Bei älteren Kindern und Jugendlichen mit Verdacht auf Schilddrüsenunterfunktion werden zudem Schilddrüsenfunktionstests durchgeführt. Biotin ist ein gebräuchliches rezeptfreies Nahrungsergänzungsmittel, das die Schilddrüsenfunktionstests beeinträchtigen kann, indem bei bestimmten Hormonen zu falschen Werten führt. Die Anwendung von Biotin sollte mindestens 2 Tage vor der Durchführung der Tests abgesetzt werden. Eine Ultraschalluntersuchung kann auch durchgeführt werden, wenn sich die Schilddrüse asymmetrisch anfühlt oder der Arzt eine Wucherung (Knötchen) der Schilddrüse ertastet.

Es können Magnetresonanztomografien (MRT) des Gehirns und der Hypophyse bei Kindern mit zentraler Schilddrüsenunterfunktion durchgeführt werden, um Hirnprobleme auszuschließen.

Prognose

Die meisten behandelten Kinder entwickeln sich motorisch und geistig normal.

Die meisten Kinder mit Schilddrüsenunterfunktion, die ihre Medikamente richtig einnehmen, erreichen ein normales Wachstum und entwickeln sich normal.

Behandlung

  • Schilddrüsenhormonersatz

Kinder mit angeborener oder erworbener Hypothyreose erhalten normalerweise das synthetische Schilddrüsenhormon Levothyroxin. Kindern wird in der Regel ein Schilddrüsenhormonersatz in Tablettenform verabreicht. Bei Säuglingen können Tabletten zerkleinert, mit einer kleinen Menge (1 bis 2 Milliliter) Wasser, Muttermilch oder Säuglingsnahrung (nicht auf Sojabasis) gemischt und mit einer Spritze oral verabreicht werden. Das Hormon sollte nicht zusammen mit einer Säuglingsnahrung auf Sojabasis oder mit Eisen- oder Kalziumergänzungsmitteln gegeben werden, da diese die Aufnahme des Ersatz-Schilddrüsenhormons hemmen können. Flüssige Formulierungen sind für Kinder jeden Alters im Handel erhältlich, aber es gibt nur begrenzte Erfahrung mit der Anwendung dieser Formulierungen bei der Behandlung einer angeborenen Hypothyreose.

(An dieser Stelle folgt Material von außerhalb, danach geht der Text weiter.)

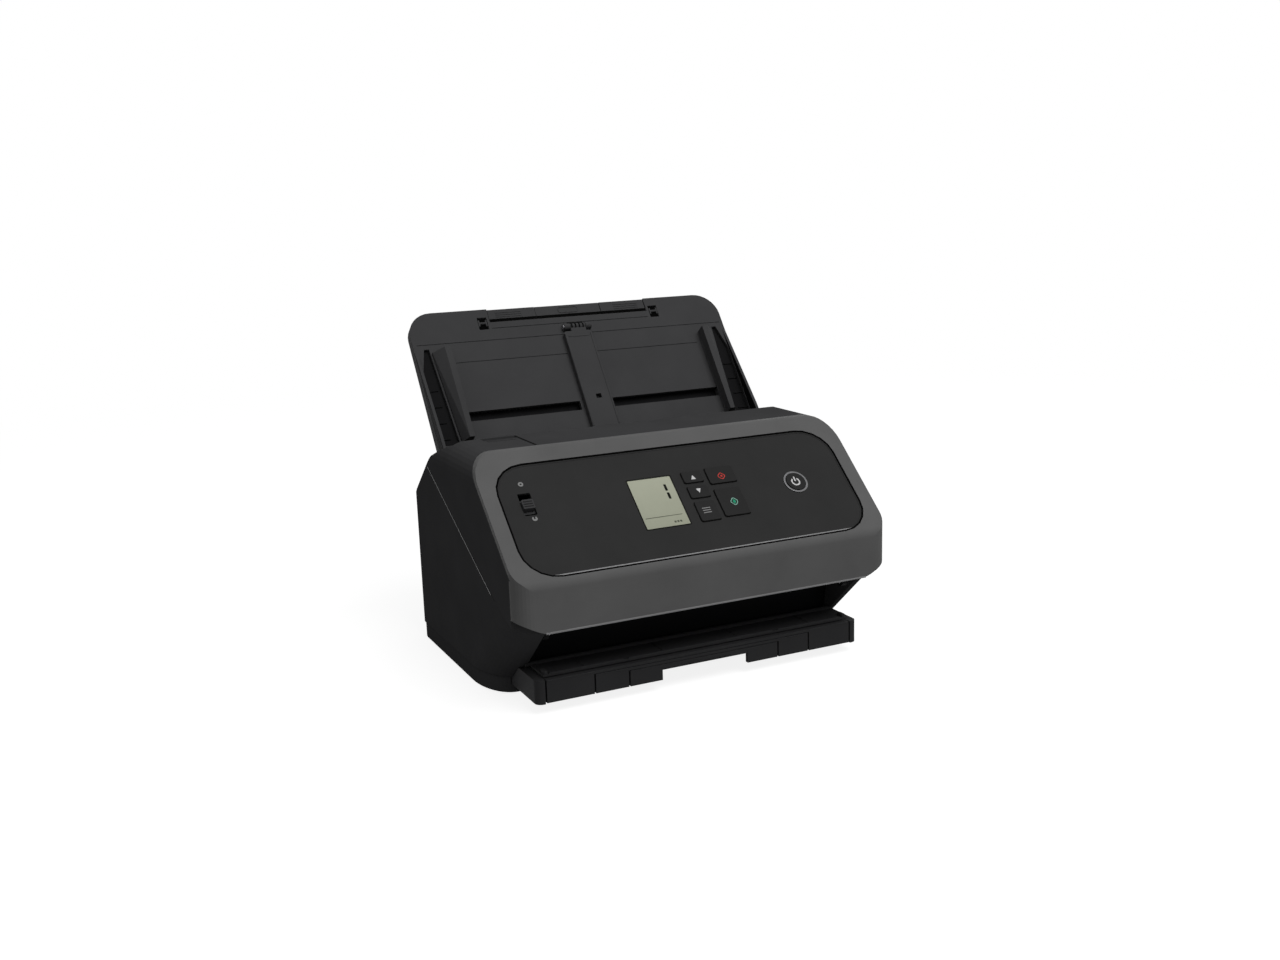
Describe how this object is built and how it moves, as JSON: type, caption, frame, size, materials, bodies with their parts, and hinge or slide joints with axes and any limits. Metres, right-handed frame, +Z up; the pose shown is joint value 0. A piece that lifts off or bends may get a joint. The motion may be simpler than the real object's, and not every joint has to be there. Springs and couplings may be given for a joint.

Die meisten Kinder mit angeborener oder erworbener Hypothyreose müssen lebenslang Schilddrüsenhormone einnehmen. Einige Kinder mit angeborener Schilddrüsenunterfunktion, für gewöhnlich diejenigen, die keine Dosis nach dem Kindheitsalter benötigen, können unter Umständen die Behandlung nach dem 3. Lebensjahr beenden.

Abhängig vom Alter werden die Kinder weiterhin in regelmäßigen Abständen überwacht. In den ersten Lebensjahren werden die Kinder häufiger überwacht.